WHAT THE TASK ASKS: Below are some records. Say in a single number how many of their lines include the word "materials".

RECORDS PROVIDED:
╭──
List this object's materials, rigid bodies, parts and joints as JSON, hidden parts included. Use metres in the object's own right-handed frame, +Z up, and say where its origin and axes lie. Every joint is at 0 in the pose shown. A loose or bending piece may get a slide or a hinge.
╰──
╭──
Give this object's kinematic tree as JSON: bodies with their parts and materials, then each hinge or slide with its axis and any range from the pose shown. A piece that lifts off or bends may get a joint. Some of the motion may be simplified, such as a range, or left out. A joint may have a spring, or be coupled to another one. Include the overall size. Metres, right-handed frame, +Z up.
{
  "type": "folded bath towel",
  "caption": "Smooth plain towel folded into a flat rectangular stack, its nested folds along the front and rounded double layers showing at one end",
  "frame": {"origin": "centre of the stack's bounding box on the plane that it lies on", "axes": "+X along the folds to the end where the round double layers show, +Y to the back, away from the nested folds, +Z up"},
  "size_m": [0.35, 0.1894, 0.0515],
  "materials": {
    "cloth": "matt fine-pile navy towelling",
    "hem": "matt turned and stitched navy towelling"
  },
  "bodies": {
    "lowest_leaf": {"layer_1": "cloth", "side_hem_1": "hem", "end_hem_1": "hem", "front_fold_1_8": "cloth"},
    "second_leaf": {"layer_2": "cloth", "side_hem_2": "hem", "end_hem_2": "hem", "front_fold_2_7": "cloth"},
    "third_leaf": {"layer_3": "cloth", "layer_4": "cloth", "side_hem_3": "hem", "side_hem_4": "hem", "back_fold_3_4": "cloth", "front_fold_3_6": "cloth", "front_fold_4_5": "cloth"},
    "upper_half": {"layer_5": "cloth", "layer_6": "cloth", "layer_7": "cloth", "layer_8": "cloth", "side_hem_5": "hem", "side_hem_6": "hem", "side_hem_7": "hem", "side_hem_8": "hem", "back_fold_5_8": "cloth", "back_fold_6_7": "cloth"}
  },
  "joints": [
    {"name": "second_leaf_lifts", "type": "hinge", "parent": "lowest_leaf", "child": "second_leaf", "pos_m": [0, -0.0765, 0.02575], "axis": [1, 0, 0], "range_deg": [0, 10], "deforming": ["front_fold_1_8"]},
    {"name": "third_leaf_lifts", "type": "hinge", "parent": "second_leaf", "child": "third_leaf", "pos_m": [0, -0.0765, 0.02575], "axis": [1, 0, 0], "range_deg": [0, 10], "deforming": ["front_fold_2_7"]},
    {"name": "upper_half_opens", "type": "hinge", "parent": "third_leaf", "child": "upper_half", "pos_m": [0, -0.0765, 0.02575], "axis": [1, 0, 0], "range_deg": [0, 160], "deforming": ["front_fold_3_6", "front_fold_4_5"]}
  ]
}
╰──
╭──
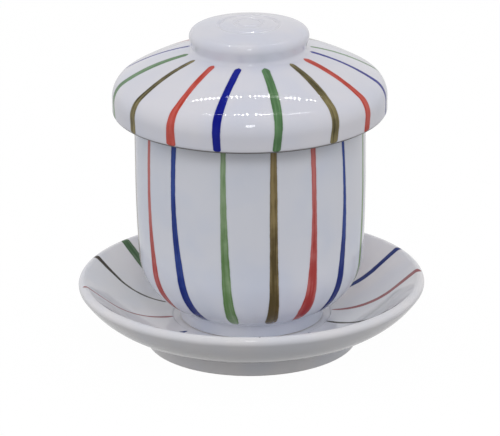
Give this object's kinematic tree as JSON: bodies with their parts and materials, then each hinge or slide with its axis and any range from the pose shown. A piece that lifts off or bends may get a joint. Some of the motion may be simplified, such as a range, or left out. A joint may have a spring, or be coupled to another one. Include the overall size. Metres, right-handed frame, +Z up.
╰──
FULL OUTPUT: 4